-- GIVEN DATA start --

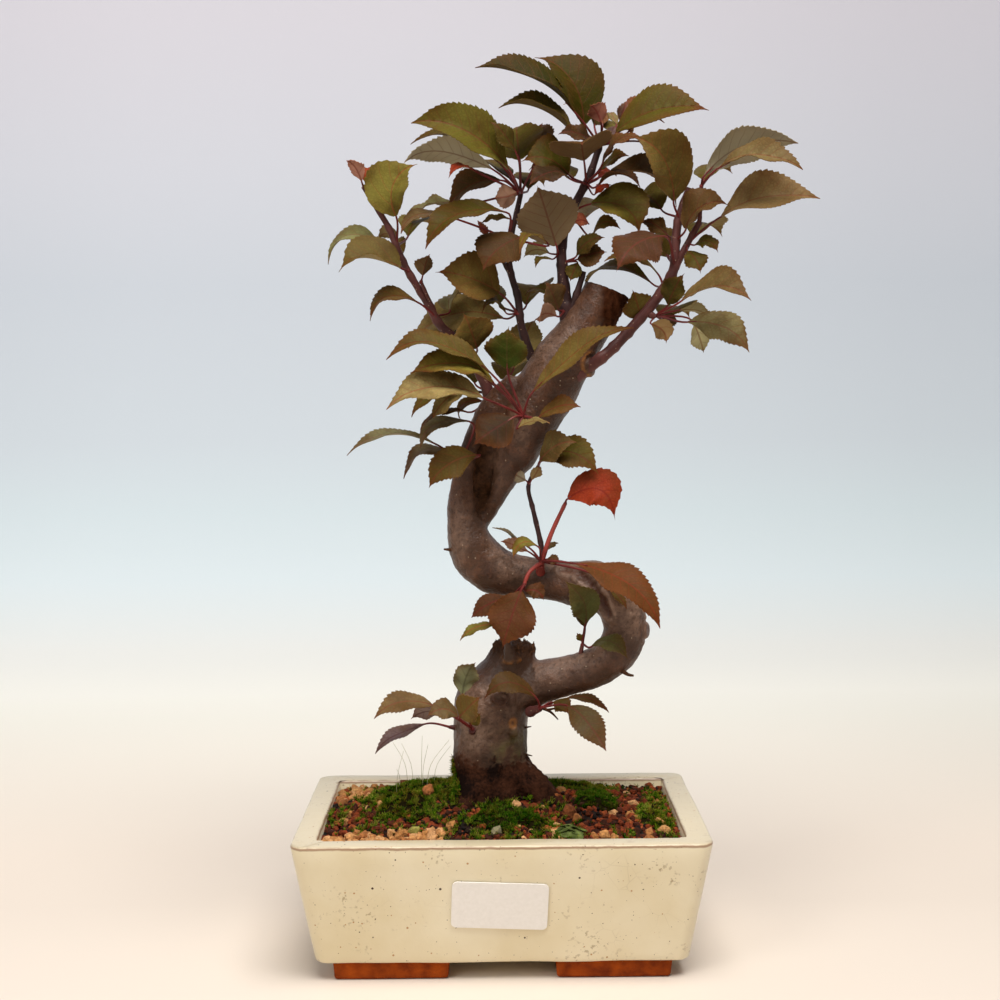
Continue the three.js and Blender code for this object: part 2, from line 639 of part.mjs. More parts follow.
const SHOOTS = [
  {
    name: "leader_shoot",
    twigs: [
      [[30.5, -1, 264, 3.6], [29.4, -1, 272, 3.3], [28.4, -1, 281, 2.8], [27.6, -2, 291, 2.3],
        [27.4, -2, 300, 2.2], [30, -1, 312, 1.9], [34.6, 0, 320.5, 1.8], [39.5, 0, 330, 1.6],
        [43.6, -1, 342, 1.4]],
      [[30.2, -2, 270, 1.9], [33.6, -3, 280, 1.5], [36.6, -4, 289.5, 1.1]],
    ],
    clusters: [
      { bud: [43.6, -1, 342], leaves: [
        [33, -6, 355, -9, -14, 373.5, 22, 3, 57, 32, "olive"],
        [37, 1, 351, 16.3, -2, 382.5, 26, 5.5, 35, 22, "olive"],
        [32, -9, 346, 0.5, -15, 357, 16, 3, 60, 28, "dark"],
        [41, -11, 341.5, 25.5, -20, 344.5, 9, 1, 40, 10, "dark"],
        [50, -5, 346.5, 89, -12, 355.5, 24, 3, 45, 24, "olive"],
        [55, 6, 352, 67.5, 12, 364.5, 9, 1.5, 40, 15, "orange"],
        [52.5, 3, 352, 55.5, 4, 361, 5, 0, 20, 25, "plum"],
        [51, -3, 351, 48.3, -5, 358.5, 4.5, 0, 30, 20, "pale"],
        [43.4, -11, 350, 38.3, -16, 356.5, 8, 1, 160, 15, "pink"],
        [44.6, -9, 350, 46, -11, 360.5, 6, 0, 150, 15, "pink"],
        [56, 1, 348, 71.7, 5, 352, 8, 2.5, 80, 15, "red"],
        [61, 4, 345, 70, 9, 340.5, 7, 1, 50, 10, "dark"],
        [46, -10, 342.5, 50, -14, 349.5, 4.5, 0, 20, 25, "plum"],
        [42, 8, 352, 30, 30, 366, 20, 3, 80, 15, "olive"],
        [50, 9, 349, 62, 34, 354, 18, 3, 80, 15, "olive"],
      ] },
      { bud: [38, 0, 326], leaves: [
        [36.5, -10, 334.5, 34.5, -34, 337.5, 25, 2, 90, 12, "olive"],
        [44, -13, 333, 61, -19, 341.5, 9, 4, 60, 15, "olive"],
        [46, -4, 329.5, 78, 3, 316.5, 20, 6, 60, 25, "brown"],
        [42, -11, 324, 59.7, -17, 322.3, 10, 4, 75, 18, "olive"],
        [43, -7, 328.5, 52.5, -6, 332.2, 7, 1, 60, 18, "red"],
        [41.5, -5, 321.5, 48.5, -4, 325.5, 6, 0.5, 60, 10, "red"],
        [44, 6, 332, 55, 12, 336.5, 8, 1, 50, 10, "dark"],
        [30, -10, 329, 10, -16, 334, 20, 3, 30, 8, "brown"],
        [30, -14, 326, 13, -20, 322, 12, 2, 50, 10, "dark"],
        [33, 10, 330, 14, 32, 338, 20, 3, 80, 15, "olive"],
      ] },
      { bud: [30.8, -1, 314], leaves: [
        [39.5, -5, 317.3, 60, -13, 303, 24, 5, 45, 15, "dark"],
        [38.5, -3, 309.5, 30.8, -7, 309, 6.5, 1, 30, 12, "orange"],
        [40.5, -5, 304.5, 52, -10, 306.5, 7, 3.5, 50, 10, "olive"],
        [38, 10, 313, 56, 30, 318, 20, 3, 80, 15, "olive"],
      ] },
      { bud: [29, -3, 293.5], leaves: [
        [33.5, -7, 295.8, 45, -13, 303, 9, 1.5, 40, 10, "green"],
        [34, -7, 294.4, 46, -16, 297.5, 12, 0, 30, 5, "brown"],
        [34, -5, 293, 30.5, -12, 285, 7, 0, 20, 10, "olive"],
      ] },
      { bud: [26, -3, 296.5], leaves: [
        [25, -8, 299.5, 16.5, -14, 325, 25, 0, 172, 8, "grey"],
        [23, -6, 294.5, 15.8, -11, 290.8, 5, 1.5, 60, 18, "olive"],
        [22, -1, 297.5, 11, 2, 296, 8, 2, 130, 10, "pale"],
      ] },
      { bud: [28.6, -3, 273], leaves: [
        [25.5, -6, 273.5, 20, -13, 285.2, 13, 0, 30, 10, "brown"],
        [24, -3, 280, 11.5, 2, 279.8, 7, 2, 60, 10, "dark"],
        [25, -7, 270.5, 16.5, -14, 267.5, 8, 2, 130, 10, "pinkpale"],
      ] },
    ],
  },
  {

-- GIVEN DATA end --

**INSTRUCTION**
Reproduce the data, keeping every line exactly the same.

**FULL SOLUTION**
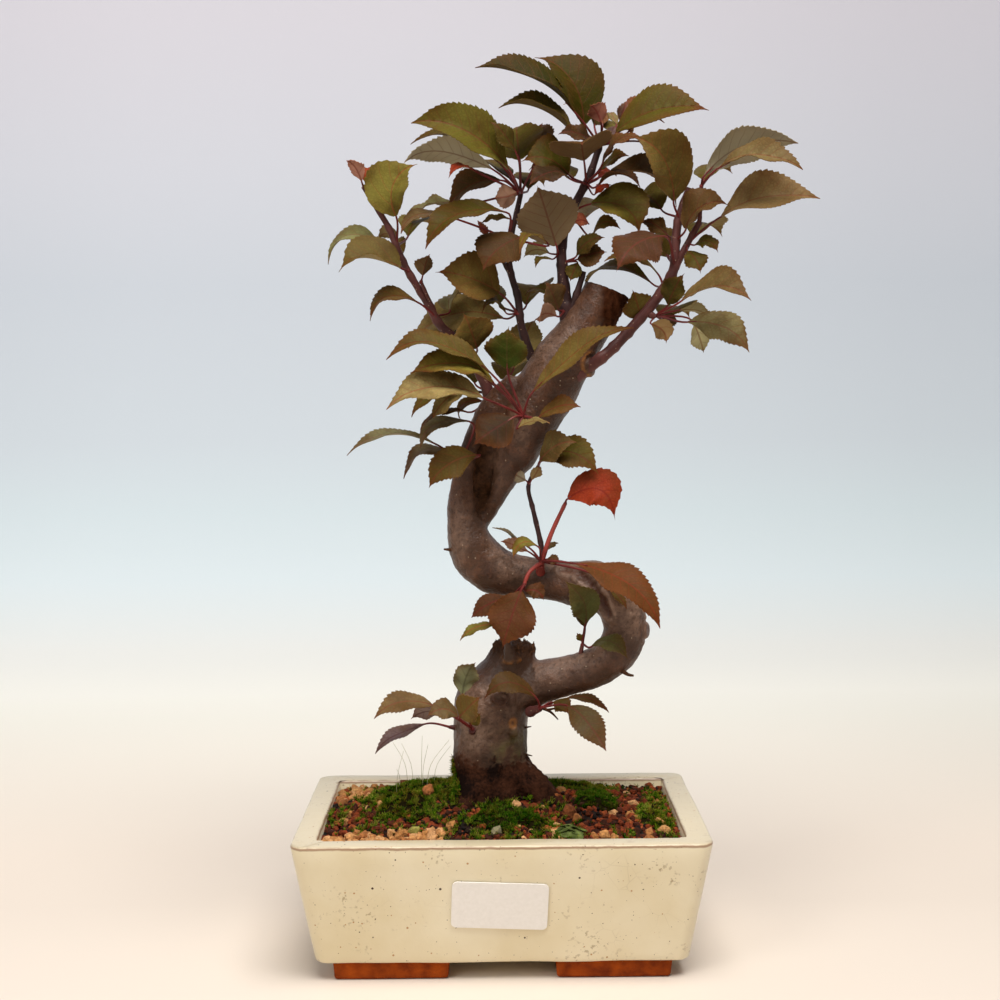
Continue the three.js and Blender code for this object: part 2, from line 639 of part.mjs. More parts follow.
const SHOOTS = [
  {
    name: "leader_shoot",
    twigs: [
      [[30.5, -1, 264, 3.6], [29.4, -1, 272, 3.3], [28.4, -1, 281, 2.8], [27.6, -2, 291, 2.3],
        [27.4, -2, 300, 2.2], [30, -1, 312, 1.9], [34.6, 0, 320.5, 1.8], [39.5, 0, 330, 1.6],
        [43.6, -1, 342, 1.4]],
      [[30.2, -2, 270, 1.9], [33.6, -3, 280, 1.5], [36.6, -4, 289.5, 1.1]],
    ],
    clusters: [
      { bud: [43.6, -1, 342], leaves: [
        [33, -6, 355, -9, -14, 373.5, 22, 3, 57, 32, "olive"],
        [37, 1, 351, 16.3, -2, 382.5, 26, 5.5, 35, 22, "olive"],
        [32, -9, 346, 0.5, -15, 357, 16, 3, 60, 28, "dark"],
        [41, -11, 341.5, 25.5, -20, 344.5, 9, 1, 40, 10, "dark"],
        [50, -5, 346.5, 89, -12, 355.5, 24, 3, 45, 24, "olive"],
        [55, 6, 352, 67.5, 12, 364.5, 9, 1.5, 40, 15, "orange"],
        [52.5, 3, 352, 55.5, 4, 361, 5, 0, 20, 25, "plum"],
        [51, -3, 351, 48.3, -5, 358.5, 4.5, 0, 30, 20, "pale"],
        [43.4, -11, 350, 38.3, -16, 356.5, 8, 1, 160, 15, "pink"],
        [44.6, -9, 350, 46, -11, 360.5, 6, 0, 150, 15, "pink"],
        [56, 1, 348, 71.7, 5, 352, 8, 2.5, 80, 15, "red"],
        [61, 4, 345, 70, 9, 340.5, 7, 1, 50, 10, "dark"],
        [46, -10, 342.5, 50, -14, 349.5, 4.5, 0, 20, 25, "plum"],
        [42, 8, 352, 30, 30, 366, 20, 3, 80, 15, "olive"],
        [50, 9, 349, 62, 34, 354, 18, 3, 80, 15, "olive"],
      ] },
      { bud: [38, 0, 326], leaves: [
        [36.5, -10, 334.5, 34.5, -34, 337.5, 25, 2, 90, 12, "olive"],
        [44, -13, 333, 61, -19, 341.5, 9, 4, 60, 15, "olive"],
        [46, -4, 329.5, 78, 3, 316.5, 20, 6, 60, 25, "brown"],
        [42, -11, 324, 59.7, -17, 322.3, 10, 4, 75, 18, "olive"],
        [43, -7, 328.5, 52.5, -6, 332.2, 7, 1, 60, 18, "red"],
        [41.5, -5, 321.5, 48.5, -4, 325.5, 6, 0.5, 60, 10, "red"],
        [44, 6, 332, 55, 12, 336.5, 8, 1, 50, 10, "dark"],
        [30, -10, 329, 10, -16, 334, 20, 3, 30, 8, "brown"],
        [30, -14, 326, 13, -20, 322, 12, 2, 50, 10, "dark"],
        [33, 10, 330, 14, 32, 338, 20, 3, 80, 15, "olive"],
      ] },
      { bud: [30.8, -1, 314], leaves: [
        [39.5, -5, 317.3, 60, -13, 303, 24, 5, 45, 15, "dark"],
        [38.5, -3, 309.5, 30.8, -7, 309, 6.5, 1, 30, 12, "orange"],
        [40.5, -5, 304.5, 52, -10, 306.5, 7, 3.5, 50, 10, "olive"],
        [38, 10, 313, 56, 30, 318, 20, 3, 80, 15, "olive"],
      ] },
      { bud: [29, -3, 293.5], leaves: [
        [33.5, -7, 295.8, 45, -13, 303, 9, 1.5, 40, 10, "green"],
        [34, -7, 294.4, 46, -16, 297.5, 12, 0, 30, 5, "brown"],
        [34, -5, 293, 30.5, -12, 285, 7, 0, 20, 10, "olive"],
      ] },
      { bud: [26, -3, 296.5], leaves: [
        [25, -8, 299.5, 16.5, -14, 325, 25, 0, 172, 8, "grey"],
        [23, -6, 294.5, 15.8, -11, 290.8, 5, 1.5, 60, 18, "olive"],
        [22, -1, 297.5, 11, 2, 296, 8, 2, 130, 10, "pale"],
      ] },
      { bud: [28.6, -3, 273], leaves: [
        [25.5, -6, 273.5, 20, -13, 285.2, 13, 0, 30, 10, "brown"],
        [24, -3, 280, 11.5, 2, 279.8, 7, 2, 60, 10, "dark"],
        [25, -7, 270.5, 16.5, -14, 267.5, 8, 2, 130, 10, "pinkpale"],
      ] },
    ],
  },
  {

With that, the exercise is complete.